| STATED TASK |
Reproduce the listing below without any change.
— Start —
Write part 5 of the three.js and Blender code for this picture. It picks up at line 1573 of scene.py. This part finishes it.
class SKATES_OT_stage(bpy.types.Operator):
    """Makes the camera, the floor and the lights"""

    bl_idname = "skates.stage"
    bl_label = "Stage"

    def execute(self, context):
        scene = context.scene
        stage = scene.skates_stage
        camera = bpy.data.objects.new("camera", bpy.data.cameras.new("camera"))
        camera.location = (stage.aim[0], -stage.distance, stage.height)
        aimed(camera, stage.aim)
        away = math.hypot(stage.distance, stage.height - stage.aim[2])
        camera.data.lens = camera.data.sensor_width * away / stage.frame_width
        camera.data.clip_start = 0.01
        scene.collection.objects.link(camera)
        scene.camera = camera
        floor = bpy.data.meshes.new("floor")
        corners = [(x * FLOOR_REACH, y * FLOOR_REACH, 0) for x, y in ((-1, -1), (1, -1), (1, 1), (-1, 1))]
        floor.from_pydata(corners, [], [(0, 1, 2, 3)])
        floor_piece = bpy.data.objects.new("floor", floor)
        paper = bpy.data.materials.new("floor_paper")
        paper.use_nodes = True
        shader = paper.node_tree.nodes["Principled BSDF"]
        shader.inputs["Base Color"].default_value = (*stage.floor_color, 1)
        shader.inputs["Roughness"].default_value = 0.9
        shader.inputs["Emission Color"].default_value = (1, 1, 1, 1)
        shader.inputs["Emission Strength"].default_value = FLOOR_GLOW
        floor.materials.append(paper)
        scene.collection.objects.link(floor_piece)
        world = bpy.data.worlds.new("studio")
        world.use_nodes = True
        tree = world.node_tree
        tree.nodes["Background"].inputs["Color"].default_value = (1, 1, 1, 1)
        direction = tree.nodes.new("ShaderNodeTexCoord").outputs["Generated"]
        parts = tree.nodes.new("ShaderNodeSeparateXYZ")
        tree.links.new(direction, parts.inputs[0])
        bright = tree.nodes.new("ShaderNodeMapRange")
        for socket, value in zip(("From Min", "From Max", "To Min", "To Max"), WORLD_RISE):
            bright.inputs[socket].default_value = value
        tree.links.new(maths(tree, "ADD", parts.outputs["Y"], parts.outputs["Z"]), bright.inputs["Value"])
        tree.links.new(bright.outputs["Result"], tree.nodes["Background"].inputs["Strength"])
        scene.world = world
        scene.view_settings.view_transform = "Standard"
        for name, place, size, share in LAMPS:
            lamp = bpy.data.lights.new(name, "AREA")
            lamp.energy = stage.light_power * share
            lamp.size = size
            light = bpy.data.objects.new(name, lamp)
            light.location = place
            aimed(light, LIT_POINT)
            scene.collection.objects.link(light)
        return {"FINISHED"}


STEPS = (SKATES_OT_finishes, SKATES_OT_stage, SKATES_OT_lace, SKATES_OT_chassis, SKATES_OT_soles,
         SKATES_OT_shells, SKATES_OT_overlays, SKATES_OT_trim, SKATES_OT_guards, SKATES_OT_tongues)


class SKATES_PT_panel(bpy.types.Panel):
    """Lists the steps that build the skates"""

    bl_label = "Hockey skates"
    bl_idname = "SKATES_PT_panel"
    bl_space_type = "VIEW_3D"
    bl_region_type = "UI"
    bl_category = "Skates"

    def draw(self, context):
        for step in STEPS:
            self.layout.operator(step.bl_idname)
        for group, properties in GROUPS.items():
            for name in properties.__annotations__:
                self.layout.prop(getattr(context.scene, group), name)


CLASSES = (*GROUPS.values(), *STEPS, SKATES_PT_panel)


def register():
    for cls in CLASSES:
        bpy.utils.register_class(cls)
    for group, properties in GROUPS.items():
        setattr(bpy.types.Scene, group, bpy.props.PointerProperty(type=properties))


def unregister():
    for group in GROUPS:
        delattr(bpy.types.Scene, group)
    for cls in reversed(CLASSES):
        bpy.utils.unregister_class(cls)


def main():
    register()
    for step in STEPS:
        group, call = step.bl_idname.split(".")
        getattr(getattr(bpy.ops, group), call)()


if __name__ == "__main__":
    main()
— End —
| RESULT OF THIS EXERCISE |
Write part 5 of the three.js and Blender code for this picture. It picks up at line 1573 of scene.py. This part finishes it.
class SKATES_OT_stage(bpy.types.Operator):
    """Makes the camera, the floor and the lights"""

    bl_idname = "skates.stage"
    bl_label = "Stage"

    def execute(self, context):
        scene = context.scene
        stage = scene.skates_stage
        camera = bpy.data.objects.new("camera", bpy.data.cameras.new("camera"))
        camera.location = (stage.aim[0], -stage.distance, stage.height)
        aimed(camera, stage.aim)
        away = math.hypot(stage.distance, stage.height - stage.aim[2])
        camera.data.lens = camera.data.sensor_width * away / stage.frame_width
        camera.data.clip_start = 0.01
        scene.collection.objects.link(camera)
        scene.camera = camera
        floor = bpy.data.meshes.new("floor")
        corners = [(x * FLOOR_REACH, y * FLOOR_REACH, 0) for x, y in ((-1, -1), (1, -1), (1, 1), (-1, 1))]
        floor.from_pydata(corners, [], [(0, 1, 2, 3)])
        floor_piece = bpy.data.objects.new("floor", floor)
        paper = bpy.data.materials.new("floor_paper")
        paper.use_nodes = True
        shader = paper.node_tree.nodes["Principled BSDF"]
        shader.inputs["Base Color"].default_value = (*stage.floor_color, 1)
        shader.inputs["Roughness"].default_value = 0.9
        shader.inputs["Emission Color"].default_value = (1, 1, 1, 1)
        shader.inputs["Emission Strength"].default_value = FLOOR_GLOW
        floor.materials.append(paper)
        scene.collection.objects.link(floor_piece)
        world = bpy.data.worlds.new("studio")
        world.use_nodes = True
        tree = world.node_tree
        tree.nodes["Background"].inputs["Color"].default_value = (1, 1, 1, 1)
        direction = tree.nodes.new("ShaderNodeTexCoord").outputs["Generated"]
        parts = tree.nodes.new("ShaderNodeSeparateXYZ")
        tree.links.new(direction, parts.inputs[0])
        bright = tree.nodes.new("ShaderNodeMapRange")
        for socket, value in zip(("From Min", "From Max", "To Min", "To Max"), WORLD_RISE):
            bright.inputs[socket].default_value = value
        tree.links.new(maths(tree, "ADD", parts.outputs["Y"], parts.outputs["Z"]), bright.inputs["Value"])
        tree.links.new(bright.outputs["Result"], tree.nodes["Background"].inputs["Strength"])
        scene.world = world
        scene.view_settings.view_transform = "Standard"
        for name, place, size, share in LAMPS:
            lamp = bpy.data.lights.new(name, "AREA")
            lamp.energy = stage.light_power * share
            lamp.size = size
            light = bpy.data.objects.new(name, lamp)
            light.location = place
            aimed(light, LIT_POINT)
            scene.collection.objects.link(light)
        return {"FINISHED"}


STEPS = (SKATES_OT_finishes, SKATES_OT_stage, SKATES_OT_lace, SKATES_OT_chassis, SKATES_OT_soles,
         SKATES_OT_shells, SKATES_OT_overlays, SKATES_OT_trim, SKATES_OT_guards, SKATES_OT_tongues)


class SKATES_PT_panel(bpy.types.Panel):
    """Lists the steps that build the skates"""

    bl_label = "Hockey skates"
    bl_idname = "SKATES_PT_panel"
    bl_space_type = "VIEW_3D"
    bl_region_type = "UI"
    bl_category = "Skates"

    def draw(self, context):
        for step in STEPS:
            self.layout.operator(step.bl_idname)
        for group, properties in GROUPS.items():
            for name in properties.__annotations__:
                self.layout.prop(getattr(context.scene, group), name)


CLASSES = (*GROUPS.values(), *STEPS, SKATES_PT_panel)


def register():
    for cls in CLASSES:
        bpy.utils.register_class(cls)
    for group, properties in GROUPS.items():
        setattr(bpy.types.Scene, group, bpy.props.PointerProperty(type=properties))


def unregister():
    for group in GROUPS:
        delattr(bpy.types.Scene, group)
    for cls in reversed(CLASSES):
        bpy.utils.unregister_class(cls)


def main():
    register()
    for step in STEPS:
        group, call = step.bl_idname.split(".")
        getattr(getattr(bpy.ops, group), call)()


if __name__ == "__main__":
    main()